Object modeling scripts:
-------------------------
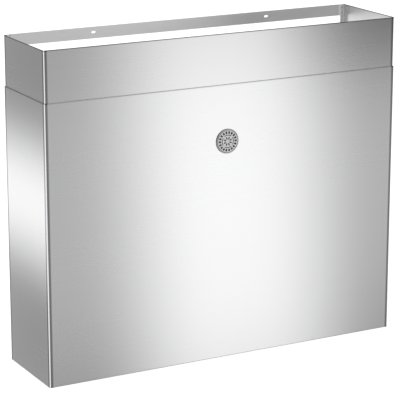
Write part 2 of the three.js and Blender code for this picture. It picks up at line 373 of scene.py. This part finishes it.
def floor_material():
    """A pale floor that glows a little, so that it is as bright as the sky at the horizon."""
    material, tree, surface = new_material("pale_floor")
    mottle = streaks(tree, coordinates(tree, "Object"), FLOOR_MOTTLE, detail=3, seed=1.0)
    colour = toned(tree, grey(FLOOR_GREY), [(mottle, FLOOR_MOTTLE_TONE)])
    matte = add(tree, "ShaderNodeBsdfDiffuse", {"Color": colour})
    glow = add(tree, "ShaderNodeEmission", {"Color": grey(1.0), "Strength": FLOOR_GLOW})
    both = add(tree, "ShaderNodeAddShader", {0: matte.outputs[0], 1: glow.outputs[0]})
    tree.links.new(both.outputs[0], surface)
    return material


def soft_glow(name, core, level):
    """A glow that fades to clear at a panel's edges. Core is the full-strength share of each half."""
    material, tree, surface = new_material(name)
    place = coordinates(tree, "UV")
    covers = []
    for axis, full in zip(("X", "Y"), core):
        from_middle = math_node(tree, "SUBTRACT", axis_of(tree, place, axis), 0.5)
        covers.append(step_down(tree, math_node(tree, "ABSOLUTE", from_middle), 0.5 * full, 0.5))
    clear = add(tree, "ShaderNodeBsdfTransparent").outputs[0]
    glow = add(tree, "ShaderNodeEmission", {"Strength": level}).outputs[0]
    mix = add(tree, "ShaderNodeMixShader", {0: math_node(tree, "MULTIPLY", *covers), 1: clear, 2: glow})
    tree.links.new(mix.outputs[0], surface)
    return material


# ---------------------------------------------------------------- folded shells


def spaced(length, near_start=True, near_end=True):
    """Distances along a flat: close together beside the folds, then even."""
    marks = {0.0, length}
    for gap in NEAR_FOLD:
        if gap < length / 2:
            if near_start:
                marks.add(gap)
            if near_end:
                marks.add(length - gap)
    steps = max(1, round(length / PANEL_STEP))
    marks.update(length * i / steps for i in range(1, steps))
    ordered = sorted(marks)
    kept = [ordered[0]]
    for mark in ordered[1:]:
        if mark - kept[-1] > SMALLEST_ROW:
            kept.append(mark)
    return kept


def fold_path(half, front, rear):
    """Stations round the outer face: place, outward direction, and distance from the nearest fold."""
    stations = []

    def flat(start, end, out, fold_start=True, fold_end=True):
        run = (end - start).length
        for mark in spaced(run, fold_start, fold_end):
            gaps = [gap for gap, on in ((mark, fold_start), (run - mark, fold_end)) if on]
            stations.append((start.lerp(end, mark / run), out, min(gaps)))

    def fold(centre, from_angle):
        for i in range(1, BEND_STEPS):
            angle = from_angle + math.pi / 2 * i / BEND_STEPS
            out = Vector((math.cos(angle), math.sin(angle)))
            inside = min(i, BEND_STEPS - i) / (BEND_STEPS / 2)
            stations.append((centre + BEND * out, out, -BEND * inside))

    west, east = -half, half
    flat(Vector((west + FLANGE, rear)), Vector((west + BEND, rear)), Vector((0, 1)), fold_start=False)
    fold(Vector((west + BEND, rear - BEND)), math.pi / 2)
    flat(Vector((west, rear - BEND)), Vector((west, front + BEND)), Vector((-1, 0)))
    fold(Vector((west + BEND, front + BEND)), math.pi)
    flat(Vector((west + BEND, front)), Vector((east - BEND, front)), Vector((0, -1)))
    fold(Vector((east - BEND, front + BEND)), 1.5 * math.pi)
    flat(Vector((east, front + BEND)), Vector((east, rear - BEND)), Vector((1, 0)))
    fold(Vector((east - BEND, rear - BEND)), 0.0)
    flat(Vector((east - BEND, rear)), Vector((east - FLANGE, rear)), Vector((0, 1)), fold_end=False)
    return stations


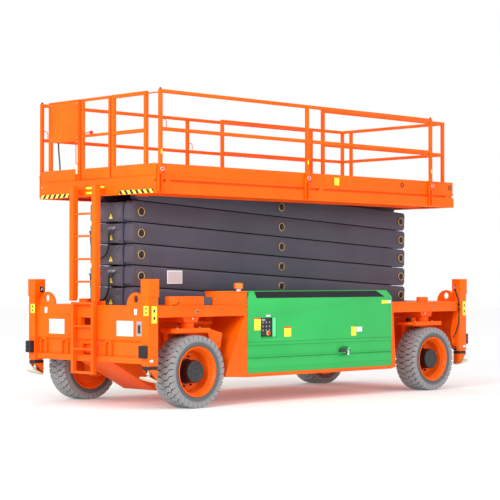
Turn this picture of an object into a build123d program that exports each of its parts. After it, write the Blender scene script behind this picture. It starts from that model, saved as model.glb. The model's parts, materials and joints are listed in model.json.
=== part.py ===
"""Rough-terrain scissor lift.

X runs along the machine away from the ladder end, the near side is at -Y, Z is up, and the origin is on
the ground under the middle. All sizes are in millimetres.
"""
from build123d import *

import math
import os

# scissor stack: the lowest fixed pin stands at (-PIN_X, PIN_Z) and each level adds LEVEL_PITCH
ARM_LEVELS = 6
PIN_X = 2680.0
PIN_Z = 1154.0
LEVEL_PITCH = 288.0
ARM_HEIGHT = 274.0
ARM_CORNER = 34.0
OUTER_LANE = (284.0, 425.0)
INNER_LANE = (120.0, 250.0)
TAIL_LEFT = 172.0
TAIL_RIGHT = 100.0
TAIL_AT_DECK = 60.0
END_BOX_HALF = 130.0
SHAFT_R = 48.0
SHAFT_PLAY = 1.5
BOSS_R = 59.0
BOSS_PROUD = 12.0
ROLLER_REACH = 505.0
HOSE_FRAMES = (3, 5)
OUTLET_X = -2918.0
OUTLET_Y = (-50.0, 336.0)
OUTLET_NEAR_Z = 4.0
OUTLET_FAR_Z = 16.0
LOOP_R = 15.0
HOSE_SIDES = 4
ARM_LENGTH = math.hypot(2 * PIN_X, LEVEL_PITCH)
ARM_TILT = math.degrees(math.atan2(LEVEL_PITCH, 2 * PIN_X))
DECK_PIN_Z = PIN_Z + ARM_LEVELS * LEVEL_PITCH
DECK_TRIM_Z = DECK_PIN_Z + 60.0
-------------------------
**REQUIRED WORK:** Using the entries above, please restate each one word for word.

**WRITTEN REPLY:**
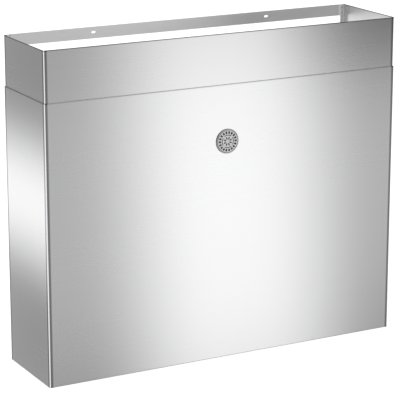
Write part 2 of the three.js and Blender code for this picture. It picks up at line 373 of scene.py. This part finishes it.
def floor_material():
    """A pale floor that glows a little, so that it is as bright as the sky at the horizon."""
    material, tree, surface = new_material("pale_floor")
    mottle = streaks(tree, coordinates(tree, "Object"), FLOOR_MOTTLE, detail=3, seed=1.0)
    colour = toned(tree, grey(FLOOR_GREY), [(mottle, FLOOR_MOTTLE_TONE)])
    matte = add(tree, "ShaderNodeBsdfDiffuse", {"Color": colour})
    glow = add(tree, "ShaderNodeEmission", {"Color": grey(1.0), "Strength": FLOOR_GLOW})
    both = add(tree, "ShaderNodeAddShader", {0: matte.outputs[0], 1: glow.outputs[0]})
    tree.links.new(both.outputs[0], surface)
    return material


def soft_glow(name, core, level):
    """A glow that fades to clear at a panel's edges. Core is the full-strength share of each half."""
    material, tree, surface = new_material(name)
    place = coordinates(tree, "UV")
    covers = []
    for axis, full in zip(("X", "Y"), core):
        from_middle = math_node(tree, "SUBTRACT", axis_of(tree, place, axis), 0.5)
        covers.append(step_down(tree, math_node(tree, "ABSOLUTE", from_middle), 0.5 * full, 0.5))
    clear = add(tree, "ShaderNodeBsdfTransparent").outputs[0]
    glow = add(tree, "ShaderNodeEmission", {"Strength": level}).outputs[0]
    mix = add(tree, "ShaderNodeMixShader", {0: math_node(tree, "MULTIPLY", *covers), 1: clear, 2: glow})
    tree.links.new(mix.outputs[0], surface)
    return material


# ---------------------------------------------------------------- folded shells


def spaced(length, near_start=True, near_end=True):
    """Distances along a flat: close together beside the folds, then even."""
    marks = {0.0, length}
    for gap in NEAR_FOLD:
        if gap < length / 2:
            if near_start:
                marks.add(gap)
            if near_end:
                marks.add(length - gap)
    steps = max(1, round(length / PANEL_STEP))
    marks.update(length * i / steps for i in range(1, steps))
    ordered = sorted(marks)
    kept = [ordered[0]]
    for mark in ordered[1:]:
        if mark - kept[-1] > SMALLEST_ROW:
            kept.append(mark)
    return kept


def fold_path(half, front, rear):
    """Stations round the outer face: place, outward direction, and distance from the nearest fold."""
    stations = []

    def flat(start, end, out, fold_start=True, fold_end=True):
        run = (end - start).length
        for mark in spaced(run, fold_start, fold_end):
            gaps = [gap for gap, on in ((mark, fold_start), (run - mark, fold_end)) if on]
            stations.append((start.lerp(end, mark / run), out, min(gaps)))

    def fold(centre, from_angle):
        for i in range(1, BEND_STEPS):
            angle = from_angle + math.pi / 2 * i / BEND_STEPS
            out = Vector((math.cos(angle), math.sin(angle)))
            inside = min(i, BEND_STEPS - i) / (BEND_STEPS / 2)
            stations.append((centre + BEND * out, out, -BEND * inside))

    west, east = -half, half
    flat(Vector((west + FLANGE, rear)), Vector((west + BEND, rear)), Vector((0, 1)), fold_start=False)
    fold(Vector((west + BEND, rear - BEND)), math.pi / 2)
    flat(Vector((west, rear - BEND)), Vector((west, front + BEND)), Vector((-1, 0)))
    fold(Vector((west + BEND, front + BEND)), math.pi)
    flat(Vector((west + BEND, front)), Vector((east - BEND, front)), Vector((0, -1)))
    fold(Vector((east - BEND, front + BEND)), 1.5 * math.pi)
    flat(Vector((east, front + BEND)), Vector((east, rear - BEND)), Vector((1, 0)))
    fold(Vector((east - BEND, rear - BEND)), 0.0)
    flat(Vector((east - BEND, rear)), Vector((east - FLANGE, rear)), Vector((0, 1)), fold_end=False)
    return stations


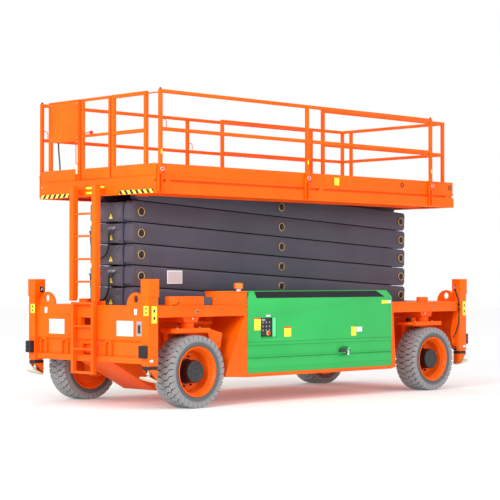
Turn this picture of an object into a build123d program that exports each of its parts. After it, write the Blender scene script behind this picture. It starts from that model, saved as model.glb. The model's parts, materials and joints are listed in model.json.
=== part.py ===
"""Rough-terrain scissor lift.

X runs along the machine away from the ladder end, the near side is at -Y, Z is up, and the origin is on
the ground under the middle. All sizes are in millimetres.
"""
from build123d import *

import math
import os

# scissor stack: the lowest fixed pin stands at (-PIN_X, PIN_Z) and each level adds LEVEL_PITCH
ARM_LEVELS = 6
PIN_X = 2680.0
PIN_Z = 1154.0
LEVEL_PITCH = 288.0
ARM_HEIGHT = 274.0
ARM_CORNER = 34.0
OUTER_LANE = (284.0, 425.0)
INNER_LANE = (120.0, 250.0)
TAIL_LEFT = 172.0
TAIL_RIGHT = 100.0
TAIL_AT_DECK = 60.0
END_BOX_HALF = 130.0
SHAFT_R = 48.0
SHAFT_PLAY = 1.5
BOSS_R = 59.0
BOSS_PROUD = 12.0
ROLLER_REACH = 505.0
HOSE_FRAMES = (3, 5)
OUTLET_X = -2918.0
OUTLET_Y = (-50.0, 336.0)
OUTLET_NEAR_Z = 4.0
OUTLET_FAR_Z = 16.0
LOOP_R = 15.0
HOSE_SIDES = 4
ARM_LENGTH = math.hypot(2 * PIN_X, LEVEL_PITCH)
ARM_TILT = math.degrees(math.atan2(LEVEL_PITCH, 2 * PIN_X))
DECK_PIN_Z = PIN_Z + ARM_LEVELS * LEVEL_PITCH
DECK_TRIM_Z = DECK_PIN_Z + 60.0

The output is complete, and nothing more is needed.